Beneath the square of carpet where the cupboard stood, I had over time hidden certain LPs belonging to my father; thus putting an end to being made to sit with my parents and brother plus various Lillians, Connies and Brendas (house guests) to listen to Max Boyce Live at Treorchy, Christmas with Pinkie and Perky and Decca Records Country Greats Volume 6. (My father sings on that Decca recording.)
I hated those LPs.
I watered the bulb as instructed. And was mortified when, by Miss Postlethwaite's first day of spring deadline, there were still no flowers, no stem, no nothing.
Shame…
My father drove me to school (illegally: he had no licence) via the Lambeth Walk market to buy me a replacement.
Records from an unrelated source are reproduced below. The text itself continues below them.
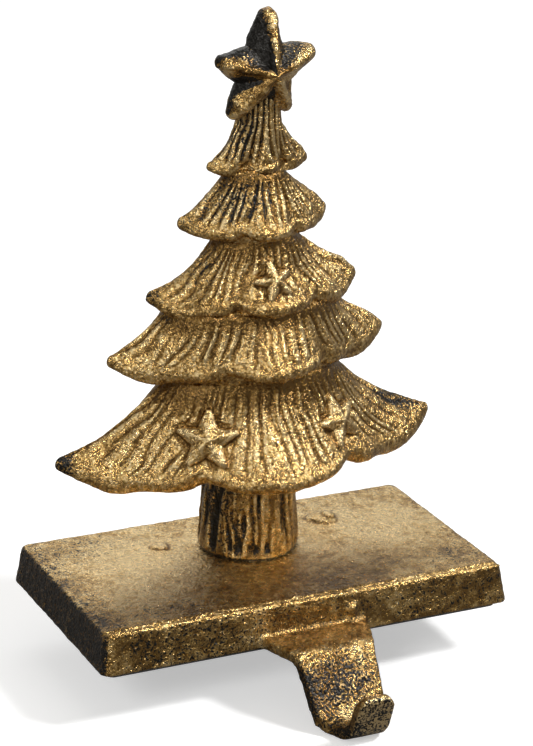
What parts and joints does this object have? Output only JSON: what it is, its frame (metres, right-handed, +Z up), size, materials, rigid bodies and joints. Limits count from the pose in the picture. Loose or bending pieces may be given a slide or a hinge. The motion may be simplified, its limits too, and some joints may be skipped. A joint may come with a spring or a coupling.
{
  "type": "mantel stocking holder",
  "caption": "Cast-iron stocking holder: a star-topped fir tree screwed to a plate that rests on a mantel and carries a forward hook.",
  "frame": {"origin": "centre of the pad's lower face, in the plane of the shelf", "axes": "+Z up along the tree, +X to the right along the plate's long side, -Y towards the hook and the room"},
  "size_m": [0.1344, 0.1182, 0.1989],
  "materials": {
    "antique_gold_iron": "antique gold rubbed over black, grainy",
    "screw_steel": "zinc plated",
    "pad_rubber": "matte"
  },
  "bodies": {
    "root": {"base_plate": "antique_gold_iron", "tree": "antique_gold_iron", "tree_screw": "screw_steel", "screw_washer": "screw_steel", "underside_pad": "pad_rubber"}
  },
  "joints": []
}
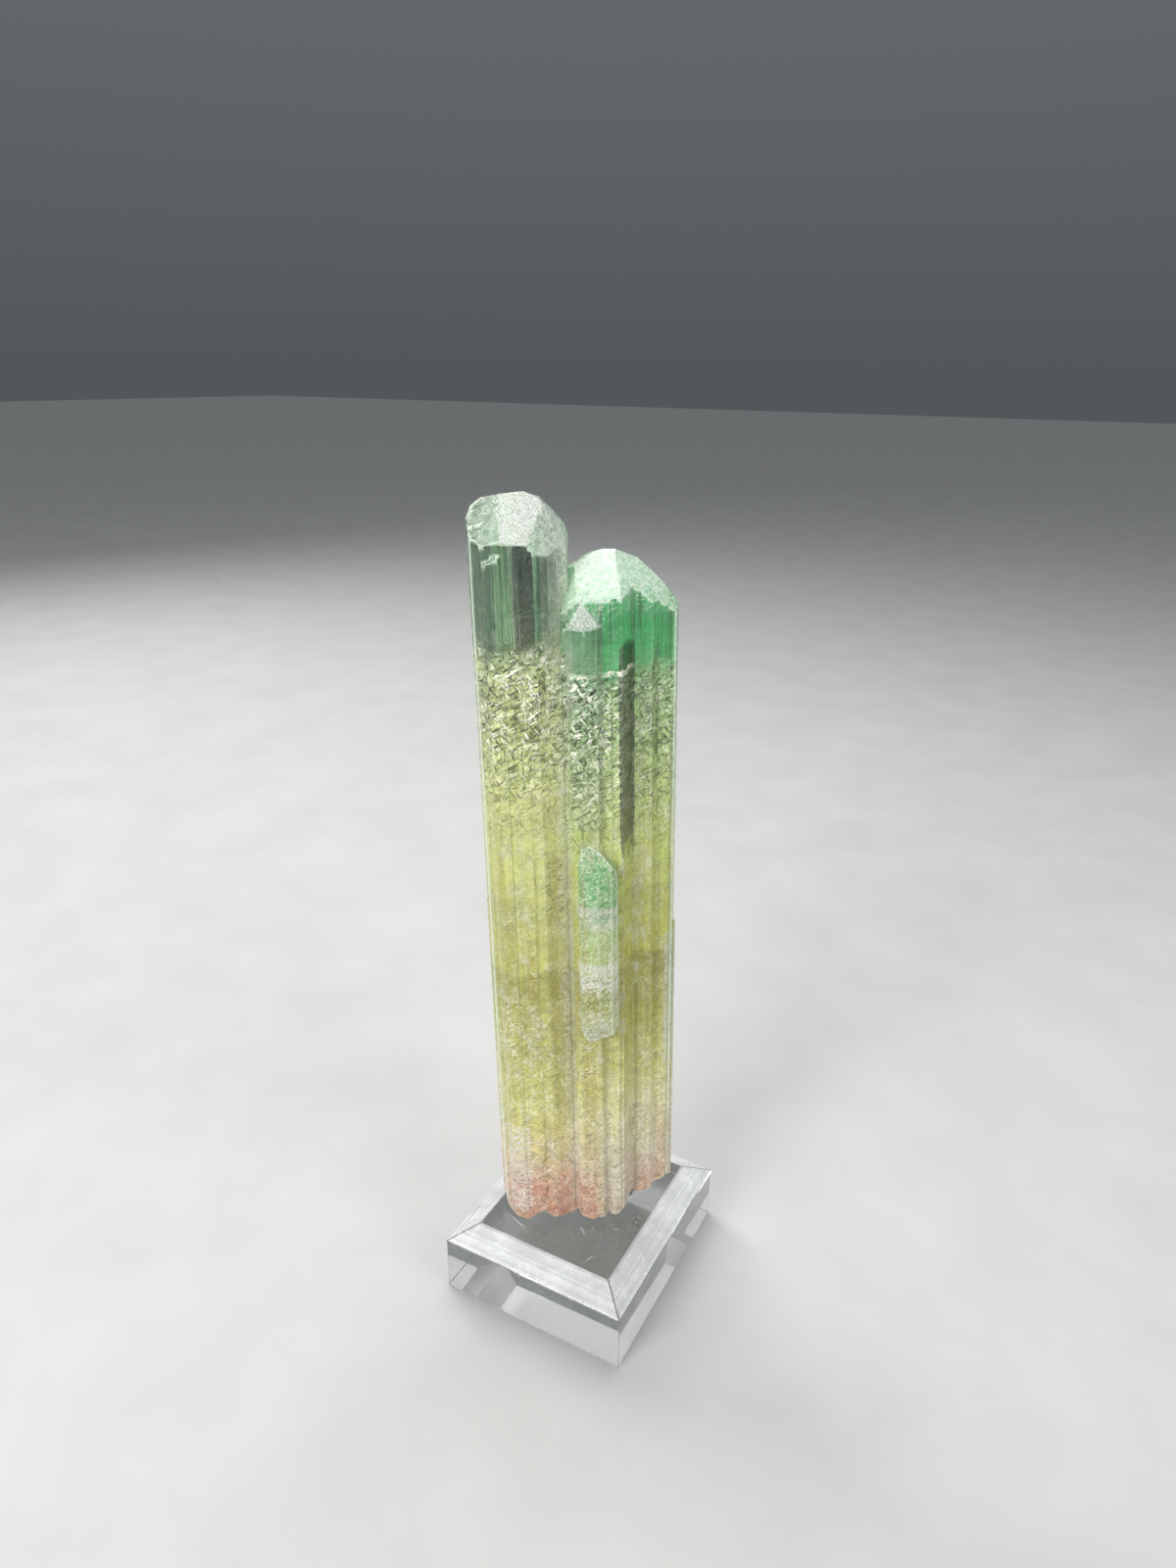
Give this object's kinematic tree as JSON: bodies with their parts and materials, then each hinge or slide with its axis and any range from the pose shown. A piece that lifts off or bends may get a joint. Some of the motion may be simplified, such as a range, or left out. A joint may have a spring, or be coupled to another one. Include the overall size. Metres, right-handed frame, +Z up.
{
  "type": "mineral specimen",
  "caption": "Green to yellow to pink watermelon tourmaline crystal group, broken at the foot, fixed upright on a clear bevelled acrylic block.",
  "frame": {"origin": "middle of the block's flat underside", "axes": "+Z up along the crystal, X along the block's shorter sides and Y along its longer sides; the crystal's broad front looks towards +X and -Y, 28 degrees round from -Y"},
  "size_m": [0.0254, 0.029, 0.1022],
  "materials": {
    "tourmaline": "see-through crystal, mint and emerald green at the top, olive yellow in the middle, pink at the foot, full of white fractures",
    "acrylic": "clear polished acrylic with satin bevels and light scratches",
    "adhesive": "clear set adhesive, slightly cloudy"
  },
  "bodies": {
    "root": {"tourmaline_crystal": "tourmaline", "display_block": "acrylic", "adhesive_pad": "adhesive"}
  },
  "joints": []
}
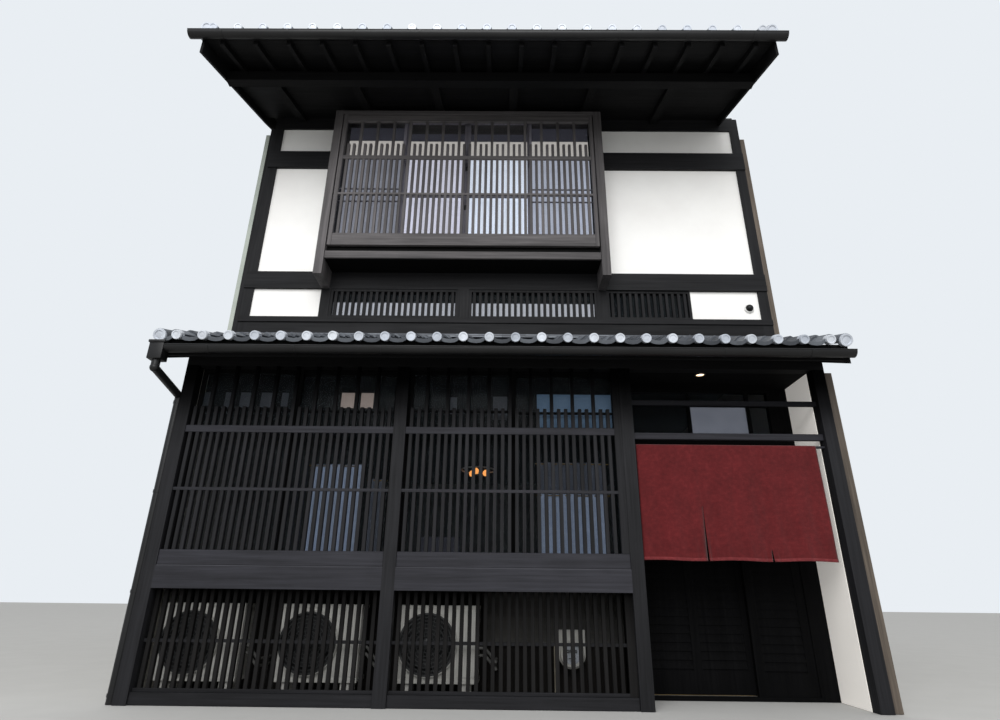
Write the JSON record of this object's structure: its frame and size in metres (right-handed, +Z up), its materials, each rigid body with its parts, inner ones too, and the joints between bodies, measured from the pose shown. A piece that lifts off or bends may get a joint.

My mother phoned the school to tell on us. ‘Whatever daffodil Iestyn shows you this morning will be an imposter. He overwatered the one you gave him and killed it.’
I know, right..?
Not to mention, the market was out of daffodils, so my father sent me into school with a hyacinth.
Luckily (or so we hope) on this the first day of spring (2025 vintage) out of the bus window I saw a hare running.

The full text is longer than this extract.